Why not try a Unique Overnight Stay Experience at a ‘Hanok, an Old Traditional Korean House’
Sitting on a Daecheong-maru (a traditional hall floor) of a Hanok, you eat some watermelon, watch a Tal-chum (a traditional Korean mask dance) performance, or experience Dado (traditional Korean art of ceremonial tea-making). When the night arrives, you can see countless stars overlooking Cheoma (eaves of Hanok) and softly fall asleep.
Do you dream of these kinds of experiences in Korea? Then, you must consider an overnight stay at a Gotaek (an ancient traditional Korean house). It allows foreign visitors to enjoy firsthand all these experiences unique to Korea. Following this may be questions like where to stay and what to enjoy. We will introduce to you some of the best places where you can experience an overnight stay at an old traditional house.

[Find out more!]
→ Experience Hanok in Andong
→ Enjoy a Walking Tour of Jeonju Hanok Village
→ Jeonju’s Lyrical Past

6 Questions and Answers on an Overnight Stay Experience at an Old House

Q: What kinds of Gotaek (an ancient traditional Korean) experiences are available?
A: Gotaek originated from the Joseon Dynasty. At that time, there were two kinds of houses which was based on one’s social class: Giwa-jip (tile-roofed house) and Choga (straw-roofed house). Giwa-Jip was a house occupied primarily by the Yangban upper class, the powerful nobilities of the times, while Choga was a house used by the common people. You can freely decide which place you would like to stay.

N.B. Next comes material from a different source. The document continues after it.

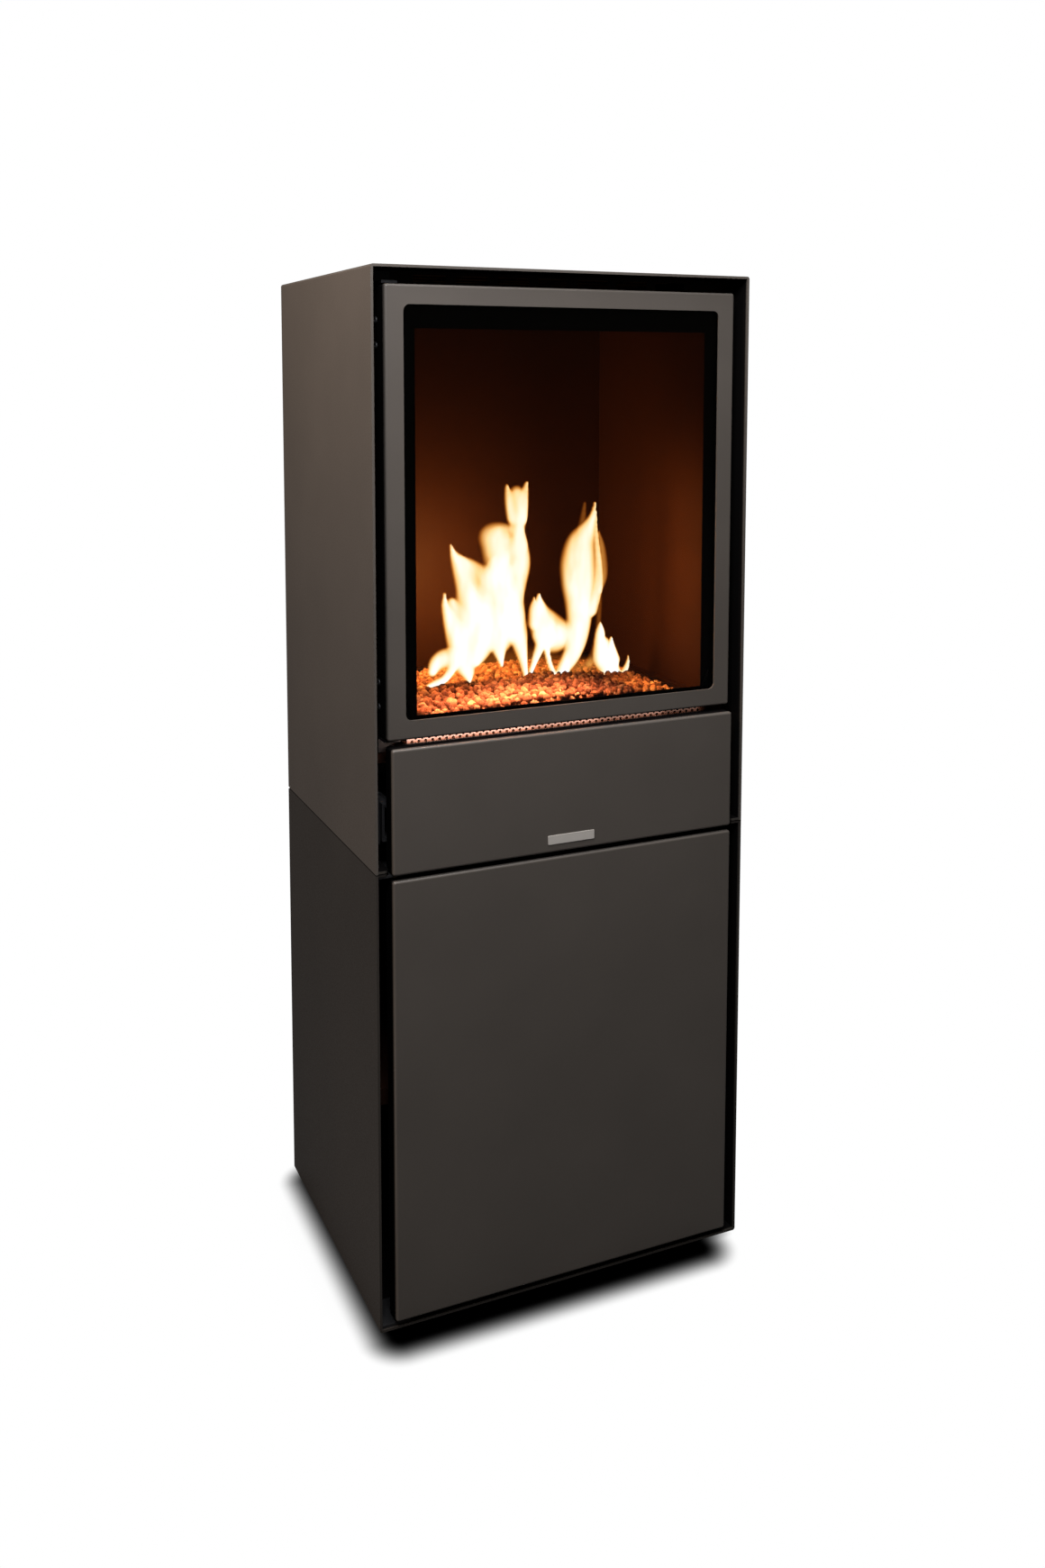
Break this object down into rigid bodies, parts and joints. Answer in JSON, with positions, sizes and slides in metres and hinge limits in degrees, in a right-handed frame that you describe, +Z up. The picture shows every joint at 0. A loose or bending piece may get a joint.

Q: What are the main characteristics of these accommodations?
A: An overnight stay at an old house built with wooden pillars and a mud wall itself is a unique experience one must surely try! In case of a Giwa-jip, you can spend a memorable time sitting on a broad Daecheong-maru (a hall floor of Hanok) or a Toet-maru (a wooden verandah of Hanok) adjacent to the room. Walking around a rustic garden inside the house and around the house’s neighborhood will add to your excitement.
In particular, Andong Hahoe Village is famous for its current inhabitants being the direct descendents of those who actually occupied the houses in the Joseon Dynasty era. Because of its high historical value, the village itself is called a ‘roofless museum’.

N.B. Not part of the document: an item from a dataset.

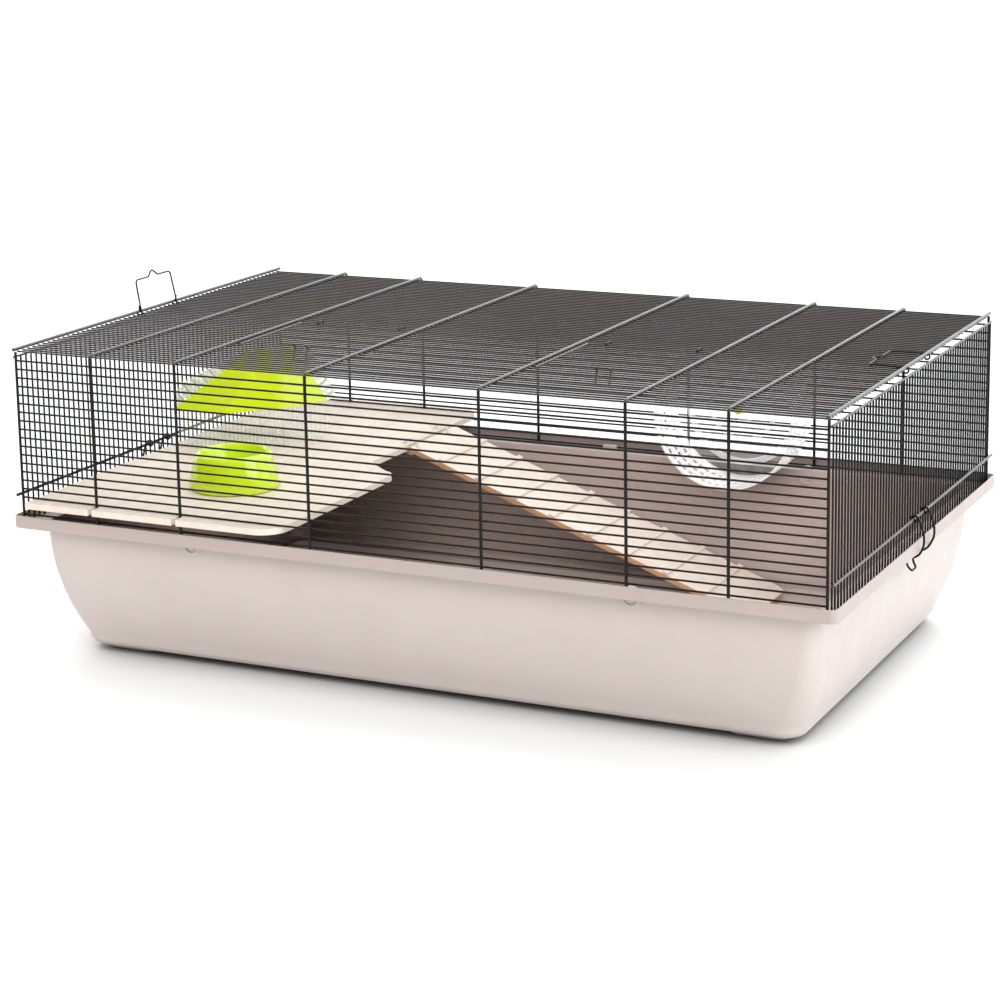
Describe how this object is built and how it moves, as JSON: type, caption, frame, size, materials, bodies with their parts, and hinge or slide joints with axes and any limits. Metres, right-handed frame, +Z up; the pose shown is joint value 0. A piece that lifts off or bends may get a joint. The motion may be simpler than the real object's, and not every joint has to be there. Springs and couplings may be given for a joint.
{
  "type": "hamster cage",
  "caption": "Wide low small-animal cage: deep moulded tub, removable wire top with roof doors, wooden platform and ramp, running wheel, house and bowl.",
  "frame": {"origin": "centre of the footprint, on the plane the feet rest on", "axes": "+Z up, +X along the length to the right as seen from the front, front faces -Y"},
  "size_m": [0.8666, 0.545, 0.3538],
  "materials": {
    "beige_plastic": "injection-moulded, semi-matt",
    "black_coated_wire": "smooth black coating over steel wire",
    "pale_wood": "untreated, sanded",
    "clear_plastic": "clear, glossy",
    "lime_plastic": "glossy, slightly translucent",
    "white_plastic": "glossy"
  },
  "bodies": {
    "cage": {"tub": "beige_plastic", "front_grid": "black_coated_wire", "back_grid": "black_coated_wire", "roof_front": "black_coated_wire", "roof_back": "black_coated_wire", "roof_left": "black_coated_wire", "roof_middle": "black_coated_wire", "roof_right": "black_coated_wire", "left_end_grid": "black_coated_wire", "right_end_grid": "black_coated_wire", "left_low_stay": "black_coated_wire", "right_low_stay": "black_coated_wire", "stay_1": "black_coated_wire", "stay_2": "black_coated_wire", "stay_3": "black_coated_wire", "stay_4": "black_coated_wire", "stay_5": "black_coated_wire", "stay_6": "black_coated_wire", "platform": "pale_wood", "ramp_ring_1": "white_plastic", "ramp_ring_2": "white_plastic", "wheel_bracket": "clear_plastic", "wheel_cap": "lime_plastic"},
    "roof_door_left": {"door_left": "black_coated_wire", "door_left_ring_1": "black_coated_wire", "door_left_ring_2": "black_coated_wire"},
    "roof_door_right": {"door_right": "black_coated_wire", "door_right_ring_1": "black_coated_wire", "door_right_ring_2": "black_coated_wire"},
    "door_latch_left": {"latch_left": "black_coated_wire"},
    "door_latch_right": {"latch_right": "black_coated_wire"},
    "carry_handle_left": {"handle_left": "black_coated_wire"},
    "carry_handle_right": {"handle_right": "black_coated_wire"},
    "end_clip_left": {"clip_left": "black_coated_wire"},
    "end_clip_right": {"clip_right": "black_coated_wire"},
    "ramp_board": {"ramp": "pale_wood", "tread_1": "pale_wood", "tread_2": "pale_wood", "tread_3": "pale_wood", "tread_4": "pale_wood", "tread_5": "pale_wood", "tread_6": "pale_wood", "tread_7": "pale_wood", "tread_8": "pale_wood"},
    "running_wheel": {"wheel": "clear_plastic"},
    "bowl": {"food_bowl": "lime_plastic"},
    "house_base": {"house_walls": "clear_plastic"},
    "house_lid": {"house_roof": "lime_plastic"}
  },
  "joints": [
    {"name": "door_left_hinge", "type": "hinge", "parent": "cage", "child": "roof_door_left", "pos_m": [-0.16075, -0.01287, 0.3123], "axis": [-1, 0, 0], "range_deg": [0, 110]},
    {"name": "latch_left_hinge", "type": "hinge", "parent": "roof_door_left", "child": "door_latch_left", "pos_m": [-0.16075, -0.14162, 0.3123], "axis": [1, 0, 0], "range_deg": [0, 60]},
    {"name": "door_right_hinge", "type": "hinge", "parent": "cage", "child": "roof_door_right", "pos_m": [0.16075, -0.01287, 0.3123], "axis": [-1, 0, 0], "range_deg": [0, 110]},
    {"name": "latch_right_hinge", "type": "hinge", "parent": "roof_door_right", "child": "door_latch_right", "pos_m": [0.16075, -0.14162, 0.3123], "axis": [1, 0, 0], "range_deg": [0, 60]},
    {"name": "handle_left_hinge", "type": "hinge", "parent": "cage", "child": "carry_handle_left", "pos_m": [-0.417, 0, 0.3123], "axis": [0, 1, 0], "range_deg": [-140, 90]},
    {"name": "handle_right_hinge", "type": "hinge", "parent": "cage", "child": "carry_handle_right", "pos_m": [0.417, 0, 0.3123], "axis": [0, 1, 0], "range_deg": [0, 175]},
    {"name": "clip_left_hinge", "type": "hinge", "parent": "cage", "child": "end_clip_left", "pos_m": [-0.4224, 0, 0.1675], "axis": [0, 1, 0], "range_deg": [0, 140]},
    {"name": "clip_right_hinge", "type": "hinge", "parent": "cage", "child": "end_clip_right", "pos_m": [0.4224, 0, 0.1675], "axis": [0, -1, 0], "range_deg": [0, 140]},
    {"name": "ramp_hinge", "type": "hinge", "parent": "cage", "child": "ramp_board", "pos_m": [-0.1655, 0.1335, 0.16114], "axis": [0, -1, 0], "range_deg": [0, 12]},
    {"name": "wheel_spin", "type": "hinge", "parent": "cage", "child": "running_wheel", "pos_m": [0.1615, 0.2, 0.2026], "axis": [0, 1, 0], "continuous": true},
    {"name": "bowl_lift", "type": "slide", "parent": "cage", "child": "bowl", "axis": [0, 0, 1], "range_m": [0, 0.06]},
    {"name": "house_lift", "type": "slide", "parent": "cage", "child": "house_base", "axis": [0, 0, 1], "range_m": [0, 0.02]},
    {"name": "house_roof_lift", "type": "slide", "parent": "house_base", "child": "house_lid", "axis": [0, 0, 1], "range_m": [0, 0.02]}
  ]
}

Q: Are modern electronic appliances equipped in the rooms?
A: Remember that ‘staying at a Hanok’ means you go back to the past and experience what it actually was like. It all depends on which accommodation you stay at, but you had better not expect modern facilities such as a television, a fridge, or even an air conditioner in your room. In the hot summer, some places offer an electronic pan.

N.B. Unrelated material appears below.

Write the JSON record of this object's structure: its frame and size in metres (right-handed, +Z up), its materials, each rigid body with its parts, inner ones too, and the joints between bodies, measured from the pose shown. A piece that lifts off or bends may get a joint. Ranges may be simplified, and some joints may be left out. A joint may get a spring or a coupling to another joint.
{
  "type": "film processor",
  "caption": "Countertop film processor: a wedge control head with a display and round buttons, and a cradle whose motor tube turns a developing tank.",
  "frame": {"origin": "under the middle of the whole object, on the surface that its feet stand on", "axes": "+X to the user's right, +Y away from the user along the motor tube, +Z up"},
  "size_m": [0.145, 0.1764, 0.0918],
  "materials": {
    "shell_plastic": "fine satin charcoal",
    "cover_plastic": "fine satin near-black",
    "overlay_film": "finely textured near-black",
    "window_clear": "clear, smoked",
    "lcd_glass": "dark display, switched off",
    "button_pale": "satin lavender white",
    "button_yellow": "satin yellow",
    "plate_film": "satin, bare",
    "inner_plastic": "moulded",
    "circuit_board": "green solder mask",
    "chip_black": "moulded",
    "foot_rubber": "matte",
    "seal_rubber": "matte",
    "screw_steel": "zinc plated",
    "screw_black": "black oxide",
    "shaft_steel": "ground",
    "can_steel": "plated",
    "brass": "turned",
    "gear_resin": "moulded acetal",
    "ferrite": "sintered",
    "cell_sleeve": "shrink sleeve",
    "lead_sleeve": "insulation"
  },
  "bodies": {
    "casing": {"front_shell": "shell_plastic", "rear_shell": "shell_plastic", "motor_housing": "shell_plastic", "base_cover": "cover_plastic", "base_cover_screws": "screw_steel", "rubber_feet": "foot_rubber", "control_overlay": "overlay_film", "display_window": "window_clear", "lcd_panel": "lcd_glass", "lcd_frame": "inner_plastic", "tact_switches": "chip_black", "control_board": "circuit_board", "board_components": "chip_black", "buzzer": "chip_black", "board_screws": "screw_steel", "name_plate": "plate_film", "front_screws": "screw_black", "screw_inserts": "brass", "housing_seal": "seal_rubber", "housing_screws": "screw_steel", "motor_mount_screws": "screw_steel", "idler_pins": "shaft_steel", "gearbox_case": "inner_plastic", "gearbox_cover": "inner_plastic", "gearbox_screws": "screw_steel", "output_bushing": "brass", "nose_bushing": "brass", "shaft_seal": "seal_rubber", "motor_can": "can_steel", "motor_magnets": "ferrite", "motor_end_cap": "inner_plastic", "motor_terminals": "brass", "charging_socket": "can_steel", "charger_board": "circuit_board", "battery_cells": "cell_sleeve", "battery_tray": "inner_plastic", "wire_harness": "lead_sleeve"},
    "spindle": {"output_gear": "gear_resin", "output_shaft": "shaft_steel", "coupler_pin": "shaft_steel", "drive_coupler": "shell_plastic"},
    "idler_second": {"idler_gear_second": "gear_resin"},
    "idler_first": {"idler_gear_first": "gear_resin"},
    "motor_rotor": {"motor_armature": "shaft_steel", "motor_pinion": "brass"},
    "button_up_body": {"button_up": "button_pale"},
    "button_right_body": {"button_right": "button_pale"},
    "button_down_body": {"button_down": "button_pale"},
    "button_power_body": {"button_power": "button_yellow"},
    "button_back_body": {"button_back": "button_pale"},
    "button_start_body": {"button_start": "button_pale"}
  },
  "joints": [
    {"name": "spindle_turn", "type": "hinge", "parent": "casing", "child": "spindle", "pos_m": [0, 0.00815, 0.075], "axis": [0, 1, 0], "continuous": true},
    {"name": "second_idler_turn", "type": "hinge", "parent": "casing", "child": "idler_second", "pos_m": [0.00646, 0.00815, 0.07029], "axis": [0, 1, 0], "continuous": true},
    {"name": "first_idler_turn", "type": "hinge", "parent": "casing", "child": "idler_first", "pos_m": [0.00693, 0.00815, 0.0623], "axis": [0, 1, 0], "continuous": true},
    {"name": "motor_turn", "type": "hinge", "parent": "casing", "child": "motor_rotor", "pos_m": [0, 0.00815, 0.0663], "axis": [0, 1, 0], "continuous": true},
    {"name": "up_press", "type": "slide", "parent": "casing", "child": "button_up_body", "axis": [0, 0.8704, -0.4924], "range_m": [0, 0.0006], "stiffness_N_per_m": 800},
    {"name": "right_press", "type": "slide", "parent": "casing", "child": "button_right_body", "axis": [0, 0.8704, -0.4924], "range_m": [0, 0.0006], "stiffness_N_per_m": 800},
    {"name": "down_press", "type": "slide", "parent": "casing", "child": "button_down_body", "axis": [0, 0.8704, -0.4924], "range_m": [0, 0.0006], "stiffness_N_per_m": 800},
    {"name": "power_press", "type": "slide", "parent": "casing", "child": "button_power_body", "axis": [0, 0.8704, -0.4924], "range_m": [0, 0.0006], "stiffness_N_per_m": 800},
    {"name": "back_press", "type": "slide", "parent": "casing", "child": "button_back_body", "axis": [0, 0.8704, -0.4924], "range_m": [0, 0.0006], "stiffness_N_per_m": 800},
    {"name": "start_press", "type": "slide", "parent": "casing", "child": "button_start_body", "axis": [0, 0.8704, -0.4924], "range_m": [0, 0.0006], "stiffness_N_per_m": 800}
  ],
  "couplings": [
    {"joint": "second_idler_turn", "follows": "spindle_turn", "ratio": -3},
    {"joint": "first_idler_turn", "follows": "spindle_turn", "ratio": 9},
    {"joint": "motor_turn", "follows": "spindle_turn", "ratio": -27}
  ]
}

Q: Are there modern toilet and shower facilities?
A: Although Gotaek preserves original features of an old house, most of the toilet and shower facilities were renovated into a modern style for visitors’ convenience. Toilet and shower facilities are offered in a modern Western style, similar to those offered in a city accommodation. Please note that it does not provide toiletries as hotels do, therefore you must bring your own toiletries such as tower, tooth brush, hair shampoo with you.

Q: How much is the accommodation rate per night?
A: The rates vary depending on whether you rent a whole house or just one room. Most visitors rent one room (which can accommodate 2 to 4 persons), whose rates depend on the room size, ranging from 30,000~60,000 won per night. During the summer peak season, the rates can go up.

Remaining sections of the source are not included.